### [WHAT IS NEEDED]
Return the listing word for word, as given.

### [INFORMATION SHOWN]
►
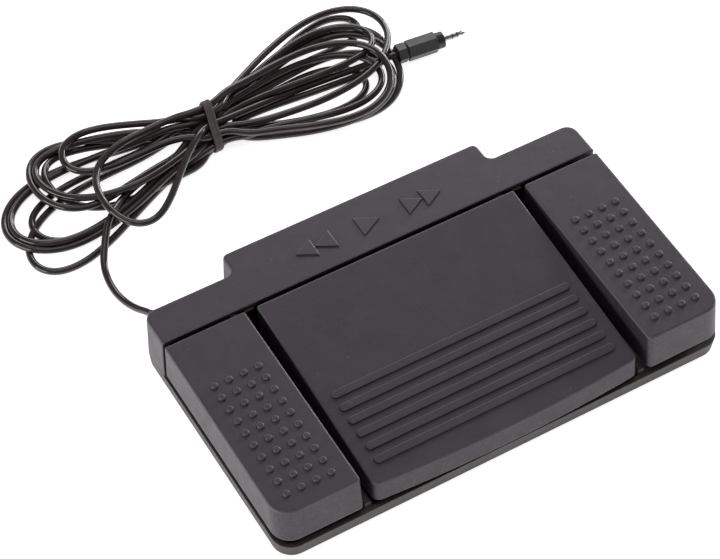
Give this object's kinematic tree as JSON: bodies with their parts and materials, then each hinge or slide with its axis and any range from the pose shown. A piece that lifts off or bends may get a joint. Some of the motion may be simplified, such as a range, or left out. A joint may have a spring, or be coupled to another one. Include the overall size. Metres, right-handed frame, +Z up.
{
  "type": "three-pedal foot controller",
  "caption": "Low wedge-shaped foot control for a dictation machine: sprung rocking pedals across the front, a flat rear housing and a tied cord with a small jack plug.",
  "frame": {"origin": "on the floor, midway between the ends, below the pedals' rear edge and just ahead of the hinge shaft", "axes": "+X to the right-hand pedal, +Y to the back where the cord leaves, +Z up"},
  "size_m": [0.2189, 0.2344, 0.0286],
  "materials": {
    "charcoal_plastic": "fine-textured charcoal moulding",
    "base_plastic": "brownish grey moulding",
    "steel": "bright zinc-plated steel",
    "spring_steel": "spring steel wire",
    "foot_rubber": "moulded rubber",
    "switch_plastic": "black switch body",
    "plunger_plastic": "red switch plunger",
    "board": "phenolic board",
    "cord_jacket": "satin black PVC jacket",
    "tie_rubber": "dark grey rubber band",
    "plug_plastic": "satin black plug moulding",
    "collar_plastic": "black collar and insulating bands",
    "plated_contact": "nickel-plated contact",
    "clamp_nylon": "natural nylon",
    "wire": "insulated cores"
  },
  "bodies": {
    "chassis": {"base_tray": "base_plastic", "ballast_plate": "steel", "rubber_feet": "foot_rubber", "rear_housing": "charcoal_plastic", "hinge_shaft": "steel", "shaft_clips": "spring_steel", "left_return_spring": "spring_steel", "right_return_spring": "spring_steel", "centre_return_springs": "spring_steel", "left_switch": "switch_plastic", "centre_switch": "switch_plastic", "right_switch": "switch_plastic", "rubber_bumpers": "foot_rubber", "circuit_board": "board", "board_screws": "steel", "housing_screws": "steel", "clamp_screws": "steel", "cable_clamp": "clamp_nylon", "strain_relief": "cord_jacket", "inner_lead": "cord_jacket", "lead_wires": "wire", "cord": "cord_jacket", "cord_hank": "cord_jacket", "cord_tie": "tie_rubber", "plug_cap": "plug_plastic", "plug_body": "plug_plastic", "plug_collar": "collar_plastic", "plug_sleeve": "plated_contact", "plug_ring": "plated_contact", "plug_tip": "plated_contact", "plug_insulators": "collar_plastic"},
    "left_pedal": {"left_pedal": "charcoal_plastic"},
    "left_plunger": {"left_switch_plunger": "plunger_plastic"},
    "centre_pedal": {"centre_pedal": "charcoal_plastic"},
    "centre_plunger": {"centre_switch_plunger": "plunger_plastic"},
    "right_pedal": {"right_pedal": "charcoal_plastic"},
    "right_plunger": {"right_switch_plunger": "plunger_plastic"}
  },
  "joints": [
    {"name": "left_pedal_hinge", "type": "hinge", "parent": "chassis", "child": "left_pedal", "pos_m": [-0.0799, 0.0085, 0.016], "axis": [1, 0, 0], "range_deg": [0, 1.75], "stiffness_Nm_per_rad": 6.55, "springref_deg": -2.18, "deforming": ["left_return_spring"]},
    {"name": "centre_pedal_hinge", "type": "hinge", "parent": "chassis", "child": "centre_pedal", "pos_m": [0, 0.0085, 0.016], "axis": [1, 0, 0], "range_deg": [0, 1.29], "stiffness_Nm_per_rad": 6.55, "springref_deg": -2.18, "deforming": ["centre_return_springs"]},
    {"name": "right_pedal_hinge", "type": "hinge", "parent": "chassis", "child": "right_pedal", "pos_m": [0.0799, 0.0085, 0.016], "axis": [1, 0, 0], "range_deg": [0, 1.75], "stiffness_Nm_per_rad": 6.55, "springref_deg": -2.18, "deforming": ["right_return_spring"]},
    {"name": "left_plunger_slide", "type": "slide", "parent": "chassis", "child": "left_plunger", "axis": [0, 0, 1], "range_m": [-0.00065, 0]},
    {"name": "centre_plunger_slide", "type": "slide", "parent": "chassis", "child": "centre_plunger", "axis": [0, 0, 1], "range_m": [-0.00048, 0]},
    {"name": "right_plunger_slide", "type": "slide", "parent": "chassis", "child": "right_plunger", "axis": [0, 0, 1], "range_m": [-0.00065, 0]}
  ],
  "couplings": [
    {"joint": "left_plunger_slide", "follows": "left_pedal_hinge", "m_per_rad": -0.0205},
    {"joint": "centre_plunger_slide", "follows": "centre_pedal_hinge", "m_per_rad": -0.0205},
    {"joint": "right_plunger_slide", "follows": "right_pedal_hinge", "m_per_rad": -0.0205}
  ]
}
◄
### [RESULT OF THE EXERCISE]
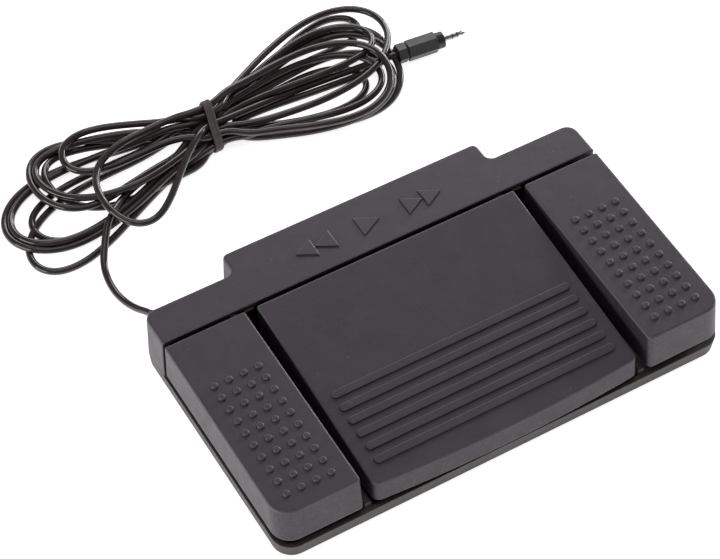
Give this object's kinematic tree as JSON: bodies with their parts and materials, then each hinge or slide with its axis and any range from the pose shown. A piece that lifts off or bends may get a joint. Some of the motion may be simplified, such as a range, or left out. A joint may have a spring, or be coupled to another one. Include the overall size. Metres, right-handed frame, +Z up.
{
  "type": "three-pedal foot controller",
  "caption": "Low wedge-shaped foot control for a dictation machine: sprung rocking pedals across the front, a flat rear housing and a tied cord with a small jack plug.",
  "frame": {"origin": "on the floor, midway between the ends, below the pedals' rear edge and just ahead of the hinge shaft", "axes": "+X to the right-hand pedal, +Y to the back where the cord leaves, +Z up"},
  "size_m": [0.2189, 0.2344, 0.0286],
  "materials": {
    "charcoal_plastic": "fine-textured charcoal moulding",
    "base_plastic": "brownish grey moulding",
    "steel": "bright zinc-plated steel",
    "spring_steel": "spring steel wire",
    "foot_rubber": "moulded rubber",
    "switch_plastic": "black switch body",
    "plunger_plastic": "red switch plunger",
    "board": "phenolic board",
    "cord_jacket": "satin black PVC jacket",
    "tie_rubber": "dark grey rubber band",
    "plug_plastic": "satin black plug moulding",
    "collar_plastic": "black collar and insulating bands",
    "plated_contact": "nickel-plated contact",
    "clamp_nylon": "natural nylon",
    "wire": "insulated cores"
  },
  "bodies": {
    "chassis": {"base_tray": "base_plastic", "ballast_plate": "steel", "rubber_feet": "foot_rubber", "rear_housing": "charcoal_plastic", "hinge_shaft": "steel", "shaft_clips": "spring_steel", "left_return_spring": "spring_steel", "right_return_spring": "spring_steel", "centre_return_springs": "spring_steel", "left_switch": "switch_plastic", "centre_switch": "switch_plastic", "right_switch": "switch_plastic", "rubber_bumpers": "foot_rubber", "circuit_board": "board", "board_screws": "steel", "housing_screws": "steel", "clamp_screws": "steel", "cable_clamp": "clamp_nylon", "strain_relief": "cord_jacket", "inner_lead": "cord_jacket", "lead_wires": "wire", "cord": "cord_jacket", "cord_hank": "cord_jacket", "cord_tie": "tie_rubber", "plug_cap": "plug_plastic", "plug_body": "plug_plastic", "plug_collar": "collar_plastic", "plug_sleeve": "plated_contact", "plug_ring": "plated_contact", "plug_tip": "plated_contact", "plug_insulators": "collar_plastic"},
    "left_pedal": {"left_pedal": "charcoal_plastic"},
    "left_plunger": {"left_switch_plunger": "plunger_plastic"},
    "centre_pedal": {"centre_pedal": "charcoal_plastic"},
    "centre_plunger": {"centre_switch_plunger": "plunger_plastic"},
    "right_pedal": {"right_pedal": "charcoal_plastic"},
    "right_plunger": {"right_switch_plunger": "plunger_plastic"}
  },
  "joints": [
    {"name": "left_pedal_hinge", "type": "hinge", "parent": "chassis", "child": "left_pedal", "pos_m": [-0.0799, 0.0085, 0.016], "axis": [1, 0, 0], "range_deg": [0, 1.75], "stiffness_Nm_per_rad": 6.55, "springref_deg": -2.18, "deforming": ["left_return_spring"]},
    {"name": "centre_pedal_hinge", "type": "hinge", "parent": "chassis", "child": "centre_pedal", "pos_m": [0, 0.0085, 0.016], "axis": [1, 0, 0], "range_deg": [0, 1.29], "stiffness_Nm_per_rad": 6.55, "springref_deg": -2.18, "deforming": ["centre_return_springs"]},
    {"name": "right_pedal_hinge", "type": "hinge", "parent": "chassis", "child": "right_pedal", "pos_m": [0.0799, 0.0085, 0.016], "axis": [1, 0, 0], "range_deg": [0, 1.75], "stiffness_Nm_per_rad": 6.55, "springref_deg": -2.18, "deforming": ["right_return_spring"]},
    {"name": "left_plunger_slide", "type": "slide", "parent": "chassis", "child": "left_plunger", "axis": [0, 0, 1], "range_m": [-0.00065, 0]},
    {"name": "centre_plunger_slide", "type": "slide", "parent": "chassis", "child": "centre_plunger", "axis": [0, 0, 1], "range_m": [-0.00048, 0]},
    {"name": "right_plunger_slide", "type": "slide", "parent": "chassis", "child": "right_plunger", "axis": [0, 0, 1], "range_m": [-0.00065, 0]}
  ],
  "couplings": [
    {"joint": "left_plunger_slide", "follows": "left_pedal_hinge", "m_per_rad": -0.0205},
    {"joint": "centre_plunger_slide", "follows": "centre_pedal_hinge", "m_per_rad": -0.0205},
    {"joint": "right_plunger_slide", "follows": "right_pedal_hinge", "m_per_rad": -0.0205}
  ]
}